Sebagai menteri yang ditugaskan untuk takedown konten judi online, lalu ada orang nawarin SDM, [saya pikir] mantap nih, lalu kami pakai. Dia bukannya enggak lulus [rekrutmen], tapi lulusan SMK. Itu enggak bisa begitu masuk ke sistem penggajian.
Tapi karena dalam dunia IT kami paham bahwa yang dihitung bukan ijazah, melainkan kemampuan, akhirnya digaji sebagai konsultan di struktur tenaga ahli supaya pembayarannya bisa lebih tepat.
Anda kenal AK dan T?
Saya kenal T, sesama aktivis dan pendukung Pak Jokowi 2014 dan 2019. Tapi setelah itu, dia sudah di sana (PDIP). Gini, kalau orang bilang “Wah, Menkominfo bermain”, logikanya begini: Kalau Menkominfo bermain, ada enggak orang Projo yang menjadi tersangka? Enggak ada.
Bagaimana seharusnya pemberantasan judol menurut Anda?
Meski bukan kewenangan saya lagi, tapi mestinya [diberantas] sampai pelaku utamanya, yaitu bandar-bandar judi. Kominfo itu kontribusinya sepertiga, 30–40%, dalam pencegahan judol. Selain itu, kuncinya ada di sistem pembayaran, [libatkan] BI, OJK, PPATK untuk pencegahan. Juga sepertiga lagi aparat penegak hukum.
Judi online ini menghadapi mafia yang borderless, lintas negara. Jadi penyelesaiannya bukan tanggung jawab satu lembaga, Kominfo saja.
Kominfo punya kemampuan dan otoritas untuk memutus aksesnya, tapi kan teknologi canggih sekali sehingga pemberantasan judi online harus lebih komprehensif. Servernya saja di luar negeri—Kamboja dan Filipina. Sedangkan judi di negara-negara itu legal.
Banyak hal harus diatasi. Jadi ini memang pekerjaan bersama, bukan satu lembaga.
Anda siap membantu polisi jika dipanggil untuk dimintai keterangan?

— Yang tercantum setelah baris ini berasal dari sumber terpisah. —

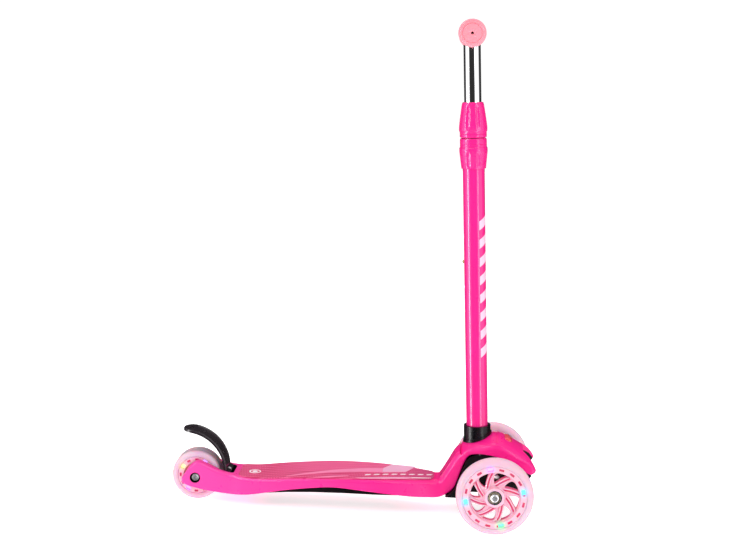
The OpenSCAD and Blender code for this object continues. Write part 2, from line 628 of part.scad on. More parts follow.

Siap. Kapan saja, silakan. Karena kami all out [basmi judi], eh di-framing.
Coba saja tanya satu-satu ke belasan orang yang ditangkap itu: dapat perintah dari menteri nggak untuk takedown [situs judi]? Ada deal sama saya nggak? Ada aliran dana [dari saya] nggak?
Tanyain aja kalau ketemu mereka. Pasti mereka malu sama saya karena mengkhianati kepercayaan yang saya berikan, juga mengkhianati institusi Komdigi.